Cosmological structure formation in scalar field dark matter with repulsive self-interaction: The incredible shrinking jeans mass

2021 
Scalar Field Dark Matter (SFDM) comprised of ultralight ($\gtrsim 10^{-22}$ eV) bosons is an alternative to standard, collisionless Cold Dark Matter (CDM) that is CDM-like on large scales but inhibits small-scale structure formation. As a Bose-Einstein condensate, its free-field ("fuzzy") limit (FDM) suppresses structure below the de Broglie wavelength, $\lambda_\text{deB}$, creating virialized haloes with central cores of radius $\sim\lambda_\text{deB}$, surrounded by CDM-like envelopes, and a halo mass function (HMF) with a sharp cut-off on small scales. With a strong enough repulsive self-interaction (SI), structure is inhibited, instead, below the Thomas-Fermi (TF) radius, $R_\text{TF}$ (the size of an SI-pressure-supported ($n=1$)-polytrope), when $R_\text{TF} > \lambda_\text{deB}$. Previously, we developed tools to describe SFDM dynamics on scales above $\lambda_\text{deB}$ and showed that SFDM-TF haloes formed by Jeans-unstable collapse from non-cosmological initial conditions have $R_\text{TF}$-sized cores, surrounded by CDM-like envelopes.
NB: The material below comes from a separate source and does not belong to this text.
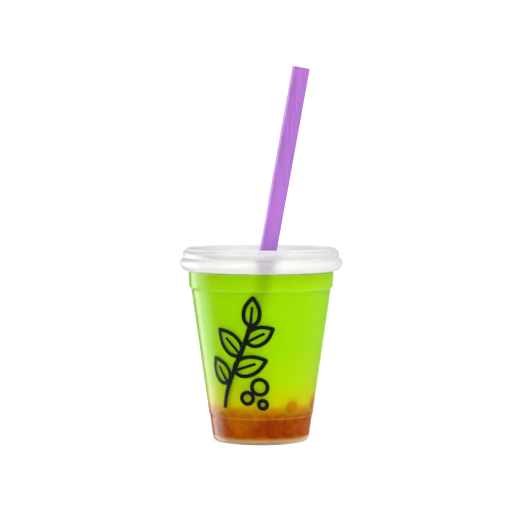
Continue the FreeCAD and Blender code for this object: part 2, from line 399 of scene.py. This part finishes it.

Revisiting SFDM-TF in the cosmological context, we simulate halo formation by cosmological infall and collapse, and derive its transfer function from linear perturbation theory to produce cosmological initial conditions and predict statistical measures of structure formation, such as the HMF. Since FDM and SFDM-TF transfer functions both have small-scale cut-offs, we can align them to let observational constraints on FDM proxy for SFDM-TF, finding FDM with particle masses $1 \lesssim m/(10^{-22} \text{ eV}/c^2) \lesssim 30$ corresponds to SFDM-TF with $10 \gtrsim R_\text{TF}/(1 \text{ pc}) \gtrsim 1$, favoring sub-galactic (sub-kpc) core-size. The SFDM-TF HMF cuts off gradually, however, leaving more small-mass haloes: its Jeans mass shrinks so fast, scales filtered early can still recover and grow!